Ed Elf: Can I just say at this point….I bloomin’ love TV , me!
Christmas advertising on television entered the big time in the 1970s. Epic productions filled minutes of commercial airtime as stores battled for their slice of the crucial Christmas market. Woolworths brought out many of the celebrities of the day to sell their wares. In 1981, to a catchy tune “Have a Cracking Christmas at Woolworths”, their commercial lasted a little more than two minutes and was a bizarre combination of The Goodies’ Bill Oddie and Tim Brooke-Taylor dressed as clowns, Anita Harris as a circus ringleader, Don Estelle and Windsor Davies as soldier-drummers, along with a host of Cossack dancers prancing around and Asian women sitting on beanbags.
Now, of course, it seems all the major stores are at it. The ‘big reveal’ of each of their Christmas ads is an occasion in and of itself. Take the multi-million pound cartoon from John Lewis in 2013 about the hare and the bear. It premiered on TV during the ITV’s “X-Factor” and had its own continuity announcement set-up. Lily Allen’s version of Keane’s song “Somewhere Only We Know” accompanied the animation and rocketed to number one in the UK singles charts.
John Lewis only began with big-time Christmas ads in 2007, but has quickly become the standard bearer. In 2012, there was the snowman’s intrepid journey to find the perfect hat and scarf set for his snowwoman, which spawned a book. The year before it was “The Long Wait”: an impatient boy is positively fit to burst with excitement as he counts down the days to giving the ideal gift to his parents.

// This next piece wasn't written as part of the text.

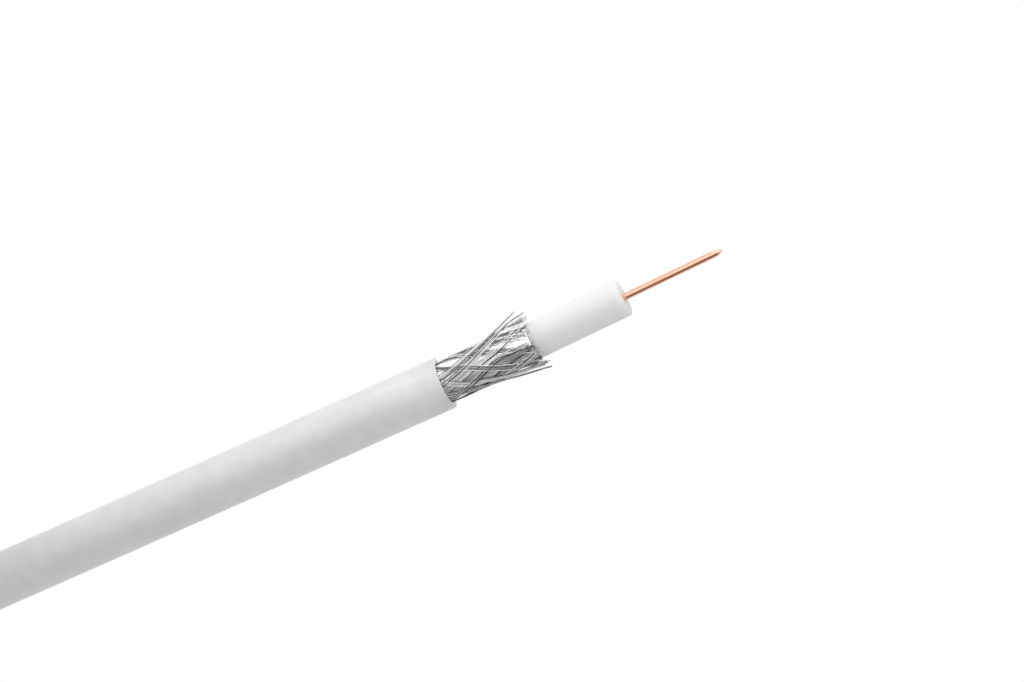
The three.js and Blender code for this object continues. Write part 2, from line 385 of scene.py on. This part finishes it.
def floorPaper():
    material, tree, shader = newMaterial("white paper sweep", {
        "Base Color": hexColour("000000"), "Roughness": 0.9, "Specular IOR Level": 0.0,
        "Emission Color": (1, 1, 1, 1),
    })
    ray = addNode(tree, "ShaderNodeLightPath")
    glow = addNode(tree, "ShaderNodeMapRange",
                   {"To Min": light["floorGlow"], "To Max": light["floorGlow"] * light["floorFill"]},
                   {"Value": ray.outputs["Is Diffuse Ray"]})
    tree.links.new(glow.outputs["Result"], shader.inputs["Emission Strength"])
    return material


finishes = {
    "jacket": jacketPvc(),
    "foam": foamPolyethylene(),
    "copper": drawnCopper(),
    "foil": aluminiumFoil(),
    "wire": braidWire(),
    "nylon": tieNylon(),
    "floor": floorPaper(),
}


# Making pieces

mergeDistance = 0.0001              # corners nearer than this, in millimetres, become one
straightOn = 0.99                   # a face whose normal has this cosine to a heading faces along it


# A finished mesh, in metres and in place, becomes a piece that rides on the cable
def addPiece(name, mesh, finish):
    mesh.materials.clear()
    mesh.materials.append(finishes[finish])
    for polygon in mesh.polygons:
        polygon.use_smooth = True
    piece = bpy.data.objects.new(name, mesh)
    bpy.context.scene.collection.objects.link(piece)
    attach(piece, "root")
    return piece


# Adds a round wire along each route of points in millimetres to the shape
def sweepWires(shape, routes, radius, corners, tone=None):
    curve = bpy.data.curves.new("wires", "CURVE")
    curve.dimensions = "3D"
    curve.fill_mode = "FULL"
    curve.bevel_depth = radius * mm
    curve.bevel_resolution = corners // 2 - 2
    curve.use_fill_caps = True
    curve.twist_mode = "MINIMUM"
    for route in routes:
        spline = curve.splines.new("POLY")
        spline.points.add(len(route) - 1)
        for point, place in zip(spline.points, route):
            point.co = (*(place * mm), 1)
    carrier = bpy.data.objects.new("wires", curve)
    bpy.context.scene.collection.objects.link(carrier)
    mesh = bpy.data.meshes.new_from_object(carrier)
    bpy.data.objects.remove(carrier)
    bpy.data.curves.remove(curve)
    before = len(shape.verts)
    shape.from_mesh(mesh)
    bpy.data.meshes.remove(mesh)
    shape.verts.ensure_lookup_table()
    fresh = shape.verts[before:]
    if tone is not None:
        for vert in fresh:
            vert[shape.verts.layers.float["tone"]] = tone
    bmesh.ops.remove_doubles(shape, verts=fresh, dist=mergeDistance * mm)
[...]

It had Mums everywhere blubbering and had one million hits online on its first day. For 2014, Monty the Penguin took centre stage in another heart-melting tale and was perhaps the biggest hit of all – certainly more festive than the 2015 Man in the Moon offering. At least the store bounced back happily with Buster the Boxer in 2016 and Moz the Monster in 2017. For 2018, it seems like a tale of Sir Elton John.
In recent years, Marks & Spencer has called on A-listers like Helena Bonham-Carter and Take That to grace their Christmas commercials and Morrisons has thrown their eggs into Ant and Dec’s basket. None of that comes without a substantial cost. In 2015, supermarket Sainsbury’s created TV magic for a second consecutive year, following up the moving Christmas football truce commercial with the return of calamitous cat Mog in a wonderful new story from author Judith Kerr, narrated by Emma Thompson. A book to accompany the campaign raised significant funds for Save the Children’s move to improve child literacy. Christmas on TV would not be complete without witnessing the arrival, twinkling fairy lights in their thousands, of Coca Cola’s bright red Santa trucks on a cold winter’s night to the jingle: “The holidays are coming, the holidays are coming…” The trucks even do national tours. Christmas may have become too commercial for some, but the inescapable fact is that festive advertisements are now event TV.